Crypto futures trading offers opportunities for significant profit, but it also introduces complexities beyond traditional spot markets. One of the most crucial concepts for any beginner to grasp is the concept of funding rates. Understanding funding rates is vital for managing risk and maximizing profitability in perpetual futures contracts. This article provides a comprehensive overview of funding rates, covering their mechanics, implications for traders, and strategies for navigating them.

What are Funding Rates?

Unlike traditional futures contracts that have an expiry date, perpetual futures contracts don’t. They allow traders to hold positions indefinitely. But how does the contract price stay anchored to the underlying spot price of the cryptocurrency? This is where funding rates come into play.

Funding rates are periodic payments exchanged between traders holding long and short positions. They are designed to keep the perpetual contract price (the price you trade on the futures exchange) in line with the spot price of the underlying asset. Essentially, they act as a mechanism to prevent the futures price from significantly deviating from the spot price.

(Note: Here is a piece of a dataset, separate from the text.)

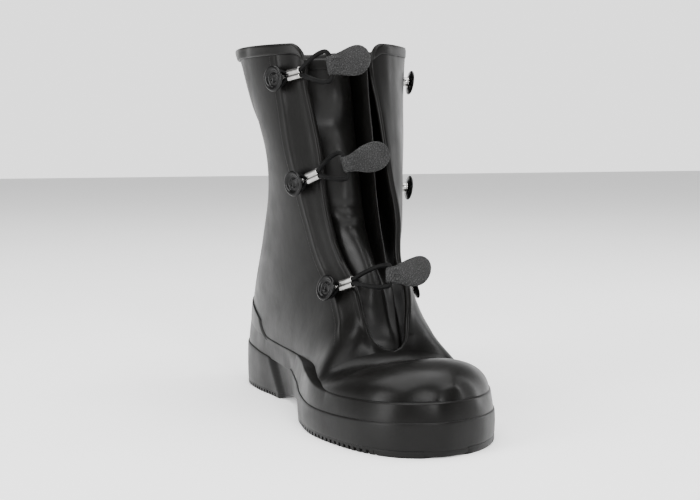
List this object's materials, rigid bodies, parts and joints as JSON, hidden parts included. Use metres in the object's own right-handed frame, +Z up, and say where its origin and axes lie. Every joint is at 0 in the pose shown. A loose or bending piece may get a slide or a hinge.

Imagine a scenario where a large number of traders are bullish on Bitcoin and open long positions on a Bitcoin perpetual futures contract. This increased demand pushes the futures price higher than the spot price. To counteract this, a funding rate is implemented. Long position holders *pay* a fee to short position holders. This incentivizes shorting and discourages longing, bringing the futures price back down towards the spot price.

Conversely, if there’s overwhelming bearish sentiment and the futures price falls below the spot price, short position holders pay a fee to long position holders. This encourages longing and discourages shorting, pushing the futures price back up.

How are Funding Rates Calculated?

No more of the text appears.